▸ PROBLEM TO WORK ON
Please set down exactly the lines of the listing below from the line containing "cad_parts[node].hide_render = cad_parts[node].hide_viewport" through the line containing "FEET_TO_ORIGIN = 0.331283", both lines included, leaving out all other lines.

──────────────────────────────

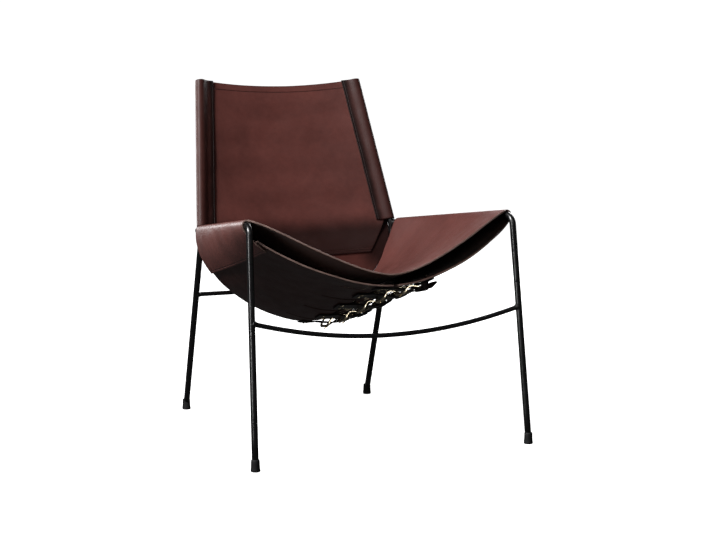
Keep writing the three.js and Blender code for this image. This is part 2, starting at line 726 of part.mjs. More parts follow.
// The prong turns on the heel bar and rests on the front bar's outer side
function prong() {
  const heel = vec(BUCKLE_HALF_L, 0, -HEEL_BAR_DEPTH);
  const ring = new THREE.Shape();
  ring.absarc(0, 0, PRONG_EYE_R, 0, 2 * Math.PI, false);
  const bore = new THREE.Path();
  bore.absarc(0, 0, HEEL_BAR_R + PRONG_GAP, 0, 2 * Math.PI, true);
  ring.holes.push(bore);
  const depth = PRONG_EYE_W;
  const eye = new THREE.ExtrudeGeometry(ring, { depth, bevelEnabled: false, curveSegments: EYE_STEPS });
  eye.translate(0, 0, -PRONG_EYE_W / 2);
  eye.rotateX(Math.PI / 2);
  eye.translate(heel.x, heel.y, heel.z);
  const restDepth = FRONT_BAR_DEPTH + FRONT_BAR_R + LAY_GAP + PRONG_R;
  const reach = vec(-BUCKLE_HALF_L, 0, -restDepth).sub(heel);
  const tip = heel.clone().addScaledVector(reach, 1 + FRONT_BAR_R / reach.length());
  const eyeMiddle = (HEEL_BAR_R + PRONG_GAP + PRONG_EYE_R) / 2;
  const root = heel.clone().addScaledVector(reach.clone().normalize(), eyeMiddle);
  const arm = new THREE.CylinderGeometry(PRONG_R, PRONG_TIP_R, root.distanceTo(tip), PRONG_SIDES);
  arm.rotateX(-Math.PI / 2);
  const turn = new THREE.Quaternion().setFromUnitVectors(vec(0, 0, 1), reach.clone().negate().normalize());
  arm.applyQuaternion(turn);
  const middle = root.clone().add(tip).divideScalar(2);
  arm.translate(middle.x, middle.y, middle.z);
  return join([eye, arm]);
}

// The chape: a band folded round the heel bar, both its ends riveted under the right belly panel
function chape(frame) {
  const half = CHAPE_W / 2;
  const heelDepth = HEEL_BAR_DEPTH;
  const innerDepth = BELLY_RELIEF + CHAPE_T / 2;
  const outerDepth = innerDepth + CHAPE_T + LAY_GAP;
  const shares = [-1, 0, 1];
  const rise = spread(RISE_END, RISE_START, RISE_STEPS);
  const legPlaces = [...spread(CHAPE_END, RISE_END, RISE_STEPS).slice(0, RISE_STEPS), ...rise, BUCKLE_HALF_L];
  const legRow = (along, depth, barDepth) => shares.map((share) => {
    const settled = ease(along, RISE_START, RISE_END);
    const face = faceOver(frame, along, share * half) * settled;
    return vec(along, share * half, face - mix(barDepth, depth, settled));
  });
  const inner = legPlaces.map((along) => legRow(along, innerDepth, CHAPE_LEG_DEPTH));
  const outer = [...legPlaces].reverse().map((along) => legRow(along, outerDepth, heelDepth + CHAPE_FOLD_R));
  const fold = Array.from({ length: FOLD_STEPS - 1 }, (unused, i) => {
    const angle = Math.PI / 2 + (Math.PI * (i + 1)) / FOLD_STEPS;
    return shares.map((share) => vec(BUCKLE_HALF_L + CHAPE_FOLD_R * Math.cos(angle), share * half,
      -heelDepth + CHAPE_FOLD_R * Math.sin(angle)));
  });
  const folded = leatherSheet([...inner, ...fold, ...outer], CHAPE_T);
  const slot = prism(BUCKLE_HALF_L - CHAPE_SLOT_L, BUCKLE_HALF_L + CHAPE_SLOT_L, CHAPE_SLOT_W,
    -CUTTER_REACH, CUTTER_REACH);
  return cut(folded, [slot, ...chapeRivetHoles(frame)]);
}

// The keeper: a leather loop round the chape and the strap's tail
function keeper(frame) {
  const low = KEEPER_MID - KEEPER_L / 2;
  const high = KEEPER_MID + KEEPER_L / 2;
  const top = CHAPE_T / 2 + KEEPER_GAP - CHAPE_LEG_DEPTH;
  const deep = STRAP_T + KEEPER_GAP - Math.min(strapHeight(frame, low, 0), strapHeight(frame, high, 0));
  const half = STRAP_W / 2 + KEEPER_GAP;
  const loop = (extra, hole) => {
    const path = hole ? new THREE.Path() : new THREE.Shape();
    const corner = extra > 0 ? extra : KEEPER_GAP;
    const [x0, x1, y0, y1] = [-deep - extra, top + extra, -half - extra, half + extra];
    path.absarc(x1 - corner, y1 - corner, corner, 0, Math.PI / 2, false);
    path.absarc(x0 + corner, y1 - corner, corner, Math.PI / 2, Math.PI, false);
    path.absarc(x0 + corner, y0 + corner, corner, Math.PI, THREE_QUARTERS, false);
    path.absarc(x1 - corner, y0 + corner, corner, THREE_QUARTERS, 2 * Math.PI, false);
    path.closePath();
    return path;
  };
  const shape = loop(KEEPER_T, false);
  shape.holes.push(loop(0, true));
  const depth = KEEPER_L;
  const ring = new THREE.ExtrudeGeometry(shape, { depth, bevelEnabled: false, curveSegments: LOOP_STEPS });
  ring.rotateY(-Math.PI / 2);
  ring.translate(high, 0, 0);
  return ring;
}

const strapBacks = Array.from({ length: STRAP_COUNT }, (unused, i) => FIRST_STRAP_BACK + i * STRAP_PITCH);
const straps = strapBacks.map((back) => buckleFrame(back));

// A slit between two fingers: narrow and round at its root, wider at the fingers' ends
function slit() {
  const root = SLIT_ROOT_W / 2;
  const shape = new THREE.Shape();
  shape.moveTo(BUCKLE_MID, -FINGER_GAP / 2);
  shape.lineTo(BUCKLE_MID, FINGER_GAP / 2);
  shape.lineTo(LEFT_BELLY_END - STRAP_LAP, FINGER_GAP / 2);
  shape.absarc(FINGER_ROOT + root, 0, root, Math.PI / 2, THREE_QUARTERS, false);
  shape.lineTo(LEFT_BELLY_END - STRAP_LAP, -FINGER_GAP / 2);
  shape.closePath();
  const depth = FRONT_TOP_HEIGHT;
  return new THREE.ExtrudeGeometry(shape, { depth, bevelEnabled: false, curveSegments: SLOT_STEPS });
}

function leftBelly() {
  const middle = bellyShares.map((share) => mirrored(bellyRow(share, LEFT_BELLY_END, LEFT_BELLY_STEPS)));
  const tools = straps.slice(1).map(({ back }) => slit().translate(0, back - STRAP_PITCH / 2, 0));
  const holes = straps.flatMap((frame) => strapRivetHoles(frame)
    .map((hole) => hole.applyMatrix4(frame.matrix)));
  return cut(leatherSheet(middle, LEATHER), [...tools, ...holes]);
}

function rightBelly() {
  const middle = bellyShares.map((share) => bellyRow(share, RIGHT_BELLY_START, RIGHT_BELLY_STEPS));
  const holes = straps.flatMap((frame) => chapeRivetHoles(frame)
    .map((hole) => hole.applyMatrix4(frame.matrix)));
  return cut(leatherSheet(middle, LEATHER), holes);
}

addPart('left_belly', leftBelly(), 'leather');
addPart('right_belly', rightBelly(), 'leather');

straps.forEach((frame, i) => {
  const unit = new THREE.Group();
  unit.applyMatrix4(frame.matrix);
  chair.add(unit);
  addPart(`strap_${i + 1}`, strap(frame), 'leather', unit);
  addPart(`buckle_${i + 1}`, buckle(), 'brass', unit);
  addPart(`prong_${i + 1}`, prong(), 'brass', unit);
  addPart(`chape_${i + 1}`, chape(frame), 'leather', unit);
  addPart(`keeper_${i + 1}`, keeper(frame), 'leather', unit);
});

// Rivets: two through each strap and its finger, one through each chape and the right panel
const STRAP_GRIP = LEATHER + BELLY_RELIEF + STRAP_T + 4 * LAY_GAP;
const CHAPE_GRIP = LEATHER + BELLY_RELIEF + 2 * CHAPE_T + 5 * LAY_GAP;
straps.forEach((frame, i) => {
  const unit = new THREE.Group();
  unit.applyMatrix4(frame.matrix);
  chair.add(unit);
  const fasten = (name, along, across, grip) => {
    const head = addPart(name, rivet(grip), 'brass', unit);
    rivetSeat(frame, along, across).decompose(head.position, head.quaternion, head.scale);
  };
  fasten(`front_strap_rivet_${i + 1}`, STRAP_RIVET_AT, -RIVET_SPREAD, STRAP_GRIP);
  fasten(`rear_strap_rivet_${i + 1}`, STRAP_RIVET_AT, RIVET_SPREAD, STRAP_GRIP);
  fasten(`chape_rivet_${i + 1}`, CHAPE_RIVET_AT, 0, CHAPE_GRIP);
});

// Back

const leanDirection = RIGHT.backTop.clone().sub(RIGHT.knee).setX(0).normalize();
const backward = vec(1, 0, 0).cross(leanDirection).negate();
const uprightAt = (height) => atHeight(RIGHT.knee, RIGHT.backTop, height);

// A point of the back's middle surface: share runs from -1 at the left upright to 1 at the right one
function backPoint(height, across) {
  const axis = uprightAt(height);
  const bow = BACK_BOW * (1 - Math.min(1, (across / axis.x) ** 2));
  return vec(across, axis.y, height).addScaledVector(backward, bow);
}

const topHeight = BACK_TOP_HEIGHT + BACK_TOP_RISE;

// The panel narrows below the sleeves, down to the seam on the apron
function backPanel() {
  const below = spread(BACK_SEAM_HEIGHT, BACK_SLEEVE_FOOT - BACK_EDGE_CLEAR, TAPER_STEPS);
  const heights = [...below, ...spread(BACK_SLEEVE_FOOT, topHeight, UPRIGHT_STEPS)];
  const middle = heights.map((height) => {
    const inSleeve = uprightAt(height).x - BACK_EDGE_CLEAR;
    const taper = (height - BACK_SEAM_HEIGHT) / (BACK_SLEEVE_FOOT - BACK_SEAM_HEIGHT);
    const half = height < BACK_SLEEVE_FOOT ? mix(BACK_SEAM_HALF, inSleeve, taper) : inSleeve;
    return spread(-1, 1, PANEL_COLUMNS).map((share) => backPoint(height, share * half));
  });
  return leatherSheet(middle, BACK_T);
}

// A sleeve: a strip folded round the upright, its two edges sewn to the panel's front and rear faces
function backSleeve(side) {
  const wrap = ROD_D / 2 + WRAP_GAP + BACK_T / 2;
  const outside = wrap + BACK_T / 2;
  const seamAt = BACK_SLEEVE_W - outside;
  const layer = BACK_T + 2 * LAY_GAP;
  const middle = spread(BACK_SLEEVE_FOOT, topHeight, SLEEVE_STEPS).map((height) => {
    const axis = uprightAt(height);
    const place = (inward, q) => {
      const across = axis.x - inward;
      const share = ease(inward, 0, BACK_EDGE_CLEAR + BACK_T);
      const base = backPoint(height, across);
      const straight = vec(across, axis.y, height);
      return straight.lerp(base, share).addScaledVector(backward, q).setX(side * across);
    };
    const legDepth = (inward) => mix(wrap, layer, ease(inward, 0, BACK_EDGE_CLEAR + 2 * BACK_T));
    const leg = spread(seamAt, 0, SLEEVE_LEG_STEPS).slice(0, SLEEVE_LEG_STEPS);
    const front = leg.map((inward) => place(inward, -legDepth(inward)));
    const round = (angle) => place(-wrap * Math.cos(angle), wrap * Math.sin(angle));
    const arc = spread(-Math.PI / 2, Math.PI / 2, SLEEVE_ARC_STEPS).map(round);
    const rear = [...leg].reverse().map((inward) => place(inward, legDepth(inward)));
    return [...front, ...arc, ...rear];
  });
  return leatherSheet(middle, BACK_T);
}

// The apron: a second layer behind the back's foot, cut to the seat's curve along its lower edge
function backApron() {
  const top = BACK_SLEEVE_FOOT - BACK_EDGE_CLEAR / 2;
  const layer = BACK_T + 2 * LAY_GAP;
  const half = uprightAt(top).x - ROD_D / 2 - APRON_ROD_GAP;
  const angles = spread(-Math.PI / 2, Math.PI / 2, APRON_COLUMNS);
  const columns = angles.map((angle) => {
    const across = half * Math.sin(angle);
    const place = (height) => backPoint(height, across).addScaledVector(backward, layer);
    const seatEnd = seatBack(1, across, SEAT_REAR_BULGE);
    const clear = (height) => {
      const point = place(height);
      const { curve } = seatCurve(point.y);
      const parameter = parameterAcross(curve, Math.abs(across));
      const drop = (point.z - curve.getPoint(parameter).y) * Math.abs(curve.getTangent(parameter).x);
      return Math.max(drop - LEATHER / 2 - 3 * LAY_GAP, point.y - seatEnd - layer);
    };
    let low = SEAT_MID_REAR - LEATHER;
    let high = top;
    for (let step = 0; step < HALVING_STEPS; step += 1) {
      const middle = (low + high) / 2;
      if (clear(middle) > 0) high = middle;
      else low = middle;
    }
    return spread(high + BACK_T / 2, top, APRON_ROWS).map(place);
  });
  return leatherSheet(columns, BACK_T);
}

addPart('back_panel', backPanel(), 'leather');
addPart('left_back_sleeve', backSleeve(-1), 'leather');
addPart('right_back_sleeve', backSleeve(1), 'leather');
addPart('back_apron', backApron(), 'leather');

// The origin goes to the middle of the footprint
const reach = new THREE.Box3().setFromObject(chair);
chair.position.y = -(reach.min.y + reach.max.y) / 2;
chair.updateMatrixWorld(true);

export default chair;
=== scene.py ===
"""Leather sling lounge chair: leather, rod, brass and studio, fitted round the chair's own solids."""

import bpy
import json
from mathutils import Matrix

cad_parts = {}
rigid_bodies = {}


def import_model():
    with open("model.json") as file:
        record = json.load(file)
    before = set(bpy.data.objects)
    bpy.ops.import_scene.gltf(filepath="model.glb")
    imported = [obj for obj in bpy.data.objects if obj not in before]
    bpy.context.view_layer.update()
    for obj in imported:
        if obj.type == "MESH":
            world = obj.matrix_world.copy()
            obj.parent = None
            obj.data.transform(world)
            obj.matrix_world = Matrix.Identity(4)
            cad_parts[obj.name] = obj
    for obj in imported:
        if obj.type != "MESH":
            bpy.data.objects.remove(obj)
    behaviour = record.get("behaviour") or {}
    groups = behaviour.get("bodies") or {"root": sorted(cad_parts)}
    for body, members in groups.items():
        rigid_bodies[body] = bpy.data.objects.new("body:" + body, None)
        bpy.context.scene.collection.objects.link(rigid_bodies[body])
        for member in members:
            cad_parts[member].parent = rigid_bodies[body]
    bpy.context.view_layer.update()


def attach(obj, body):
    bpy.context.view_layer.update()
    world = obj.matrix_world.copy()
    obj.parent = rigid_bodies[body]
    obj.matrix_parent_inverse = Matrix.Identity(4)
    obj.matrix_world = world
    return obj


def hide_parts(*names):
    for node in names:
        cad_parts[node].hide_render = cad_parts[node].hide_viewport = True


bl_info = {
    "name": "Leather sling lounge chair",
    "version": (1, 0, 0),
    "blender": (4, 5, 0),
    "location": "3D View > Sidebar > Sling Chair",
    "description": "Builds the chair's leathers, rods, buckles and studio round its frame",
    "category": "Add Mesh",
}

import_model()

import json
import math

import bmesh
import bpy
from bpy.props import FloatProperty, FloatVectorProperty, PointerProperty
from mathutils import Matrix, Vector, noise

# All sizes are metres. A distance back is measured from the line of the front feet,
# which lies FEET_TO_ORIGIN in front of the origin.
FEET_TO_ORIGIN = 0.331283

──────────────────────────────

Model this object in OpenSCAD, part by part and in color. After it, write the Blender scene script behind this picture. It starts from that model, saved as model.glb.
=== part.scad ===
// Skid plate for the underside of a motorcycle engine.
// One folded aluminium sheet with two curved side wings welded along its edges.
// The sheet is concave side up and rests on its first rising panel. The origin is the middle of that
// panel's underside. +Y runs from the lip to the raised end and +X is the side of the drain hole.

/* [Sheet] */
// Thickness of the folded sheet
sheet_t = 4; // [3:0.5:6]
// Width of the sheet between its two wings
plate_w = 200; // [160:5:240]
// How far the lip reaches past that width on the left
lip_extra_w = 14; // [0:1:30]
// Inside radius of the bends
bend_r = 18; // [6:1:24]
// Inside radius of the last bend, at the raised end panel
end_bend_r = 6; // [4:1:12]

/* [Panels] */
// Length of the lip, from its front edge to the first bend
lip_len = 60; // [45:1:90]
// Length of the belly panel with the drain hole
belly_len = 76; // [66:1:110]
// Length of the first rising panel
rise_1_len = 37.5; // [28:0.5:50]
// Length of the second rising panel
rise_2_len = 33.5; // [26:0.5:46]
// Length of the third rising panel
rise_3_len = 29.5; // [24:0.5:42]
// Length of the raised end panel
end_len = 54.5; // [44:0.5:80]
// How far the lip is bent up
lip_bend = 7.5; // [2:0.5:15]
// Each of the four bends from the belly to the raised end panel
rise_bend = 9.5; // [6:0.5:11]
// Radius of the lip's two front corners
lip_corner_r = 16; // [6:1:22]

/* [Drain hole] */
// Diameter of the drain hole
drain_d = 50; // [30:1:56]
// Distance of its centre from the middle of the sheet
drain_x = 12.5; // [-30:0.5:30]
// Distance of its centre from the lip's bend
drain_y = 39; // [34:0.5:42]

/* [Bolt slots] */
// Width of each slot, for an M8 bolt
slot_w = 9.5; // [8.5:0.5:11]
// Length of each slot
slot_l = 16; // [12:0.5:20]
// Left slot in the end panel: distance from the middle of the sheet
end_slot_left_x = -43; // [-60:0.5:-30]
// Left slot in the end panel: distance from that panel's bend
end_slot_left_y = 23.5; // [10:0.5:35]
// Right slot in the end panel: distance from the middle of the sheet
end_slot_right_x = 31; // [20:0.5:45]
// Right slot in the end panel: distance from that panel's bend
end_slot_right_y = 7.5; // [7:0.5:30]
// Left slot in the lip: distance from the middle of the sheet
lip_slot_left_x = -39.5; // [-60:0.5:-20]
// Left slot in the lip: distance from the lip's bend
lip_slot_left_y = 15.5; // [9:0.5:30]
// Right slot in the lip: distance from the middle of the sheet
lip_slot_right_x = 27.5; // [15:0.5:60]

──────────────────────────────

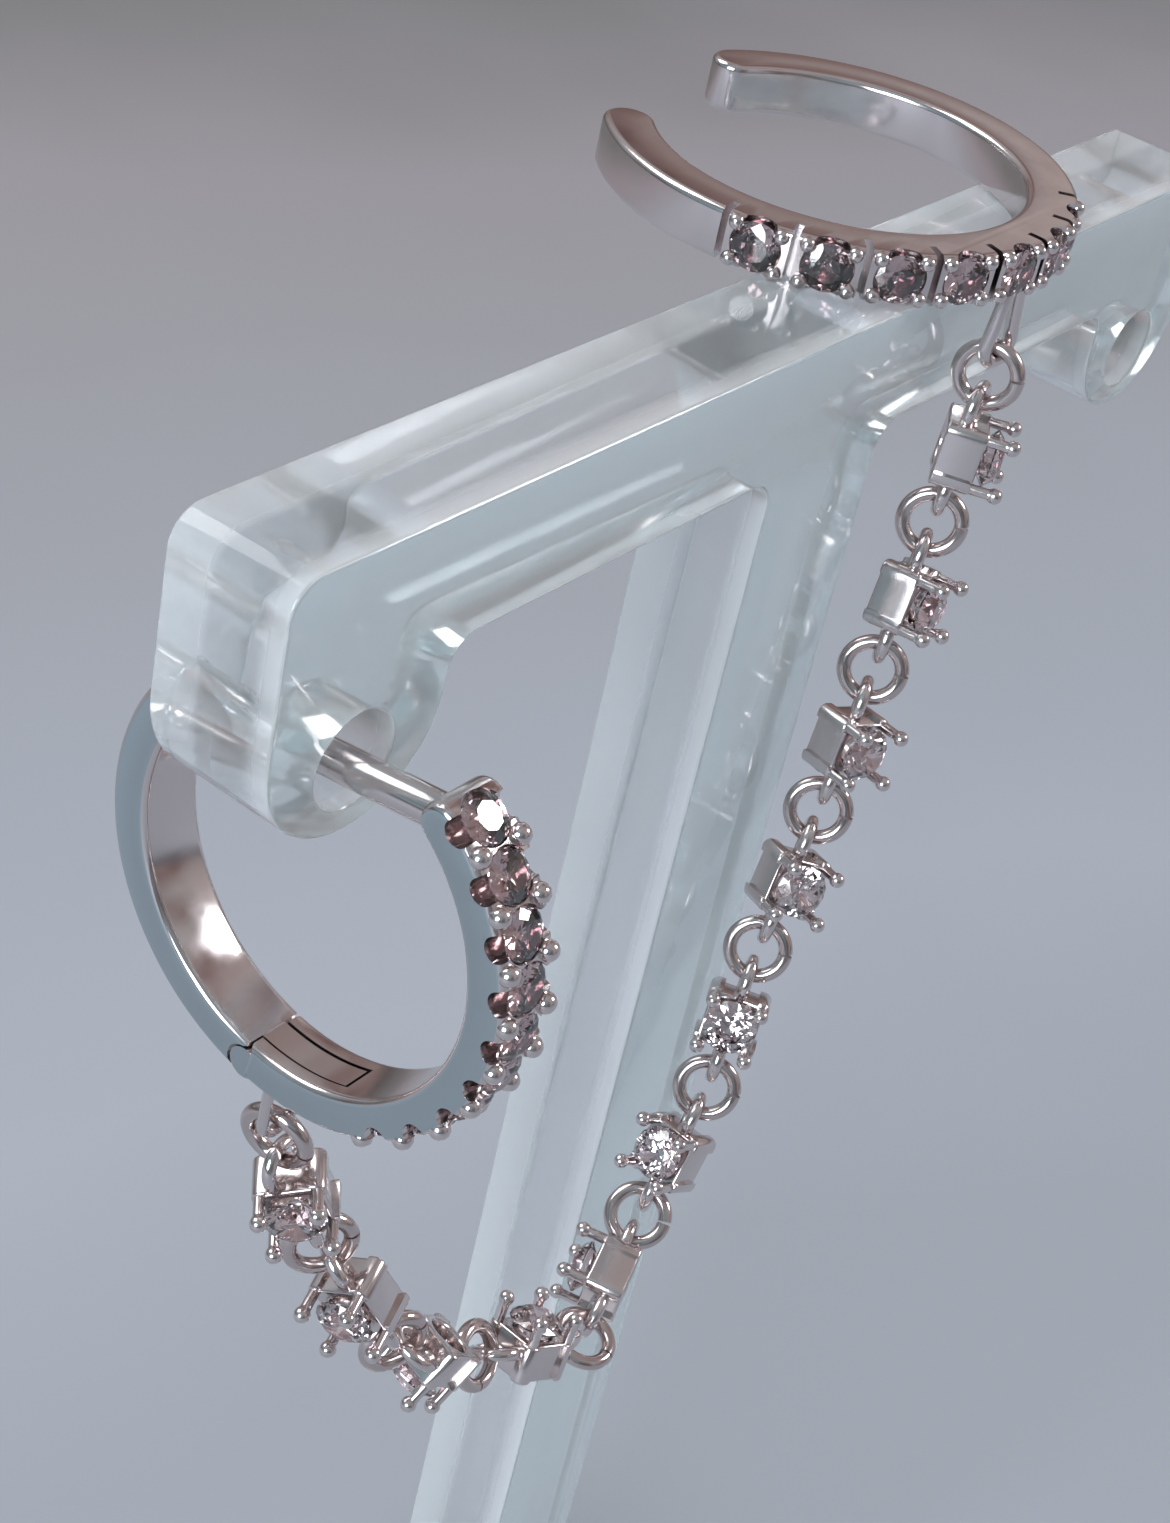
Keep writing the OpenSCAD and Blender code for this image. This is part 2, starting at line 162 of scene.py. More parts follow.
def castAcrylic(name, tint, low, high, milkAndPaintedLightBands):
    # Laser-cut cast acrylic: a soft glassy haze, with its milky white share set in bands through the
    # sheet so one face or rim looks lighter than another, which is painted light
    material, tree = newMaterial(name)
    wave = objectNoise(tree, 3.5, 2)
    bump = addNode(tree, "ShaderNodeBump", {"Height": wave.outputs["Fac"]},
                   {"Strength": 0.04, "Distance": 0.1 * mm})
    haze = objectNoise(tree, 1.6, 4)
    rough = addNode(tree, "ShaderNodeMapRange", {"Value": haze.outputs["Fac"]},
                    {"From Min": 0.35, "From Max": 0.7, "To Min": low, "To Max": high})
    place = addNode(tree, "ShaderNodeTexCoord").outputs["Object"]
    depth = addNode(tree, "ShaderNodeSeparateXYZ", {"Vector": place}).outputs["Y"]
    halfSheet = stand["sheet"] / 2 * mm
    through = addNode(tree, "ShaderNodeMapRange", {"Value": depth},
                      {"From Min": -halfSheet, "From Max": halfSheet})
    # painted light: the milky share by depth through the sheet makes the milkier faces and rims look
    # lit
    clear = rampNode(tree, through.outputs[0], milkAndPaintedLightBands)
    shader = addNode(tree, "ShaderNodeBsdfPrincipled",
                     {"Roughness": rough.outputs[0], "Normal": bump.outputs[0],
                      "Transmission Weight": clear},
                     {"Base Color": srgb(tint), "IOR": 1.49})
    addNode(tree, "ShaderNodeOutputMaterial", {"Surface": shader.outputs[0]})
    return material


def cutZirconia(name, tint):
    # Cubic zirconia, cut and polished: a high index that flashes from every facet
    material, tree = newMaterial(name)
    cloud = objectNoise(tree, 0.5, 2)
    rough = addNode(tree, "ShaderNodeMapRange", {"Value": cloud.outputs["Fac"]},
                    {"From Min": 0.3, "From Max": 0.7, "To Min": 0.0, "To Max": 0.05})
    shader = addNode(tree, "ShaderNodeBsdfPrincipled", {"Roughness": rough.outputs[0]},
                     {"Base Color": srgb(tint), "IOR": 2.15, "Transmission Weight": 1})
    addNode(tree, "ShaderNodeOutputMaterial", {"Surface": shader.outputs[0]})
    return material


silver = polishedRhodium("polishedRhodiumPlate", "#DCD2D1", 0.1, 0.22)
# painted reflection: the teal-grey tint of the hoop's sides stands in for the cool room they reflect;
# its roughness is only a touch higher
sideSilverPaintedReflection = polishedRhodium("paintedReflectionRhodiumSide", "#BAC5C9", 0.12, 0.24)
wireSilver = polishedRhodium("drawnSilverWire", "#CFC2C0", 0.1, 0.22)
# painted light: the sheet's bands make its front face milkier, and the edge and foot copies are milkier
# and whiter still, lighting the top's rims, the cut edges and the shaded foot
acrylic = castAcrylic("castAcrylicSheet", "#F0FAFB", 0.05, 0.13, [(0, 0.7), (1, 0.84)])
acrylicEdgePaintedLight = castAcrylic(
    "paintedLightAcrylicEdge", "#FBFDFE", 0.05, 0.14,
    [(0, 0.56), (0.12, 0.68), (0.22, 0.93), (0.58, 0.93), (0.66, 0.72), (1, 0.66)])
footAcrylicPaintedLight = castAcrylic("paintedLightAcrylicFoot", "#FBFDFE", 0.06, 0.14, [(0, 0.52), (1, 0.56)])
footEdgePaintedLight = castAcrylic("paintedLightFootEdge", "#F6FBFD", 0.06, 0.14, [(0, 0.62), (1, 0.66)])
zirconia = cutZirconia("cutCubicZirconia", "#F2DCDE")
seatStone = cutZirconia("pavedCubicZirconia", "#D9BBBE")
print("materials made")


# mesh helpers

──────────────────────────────

▸ WRITTEN SOLUTION
        cad_parts[node].hide_render = cad_parts[node].hide_viewport = True


bl_info = {
    "name": "Leather sling lounge chair",
    "version": (1, 0, 0),
    "blender": (4, 5, 0),
    "location": "3D View > Sidebar > Sling Chair",
    "description": "Builds the chair's leathers, rods, buckles and studio round its frame",
    "category": "Add Mesh",
}

import_model()

import json
import math

import bmesh
import bpy
from bpy.props import FloatProperty, FloatVectorProperty, PointerProperty
from mathutils import Matrix, Vector, noise

# All sizes are metres. A distance back is measured from the line of the front feet,
# which lies FEET_TO_ORIGIN in front of the origin.
FEET_TO_ORIGIN = 0.331283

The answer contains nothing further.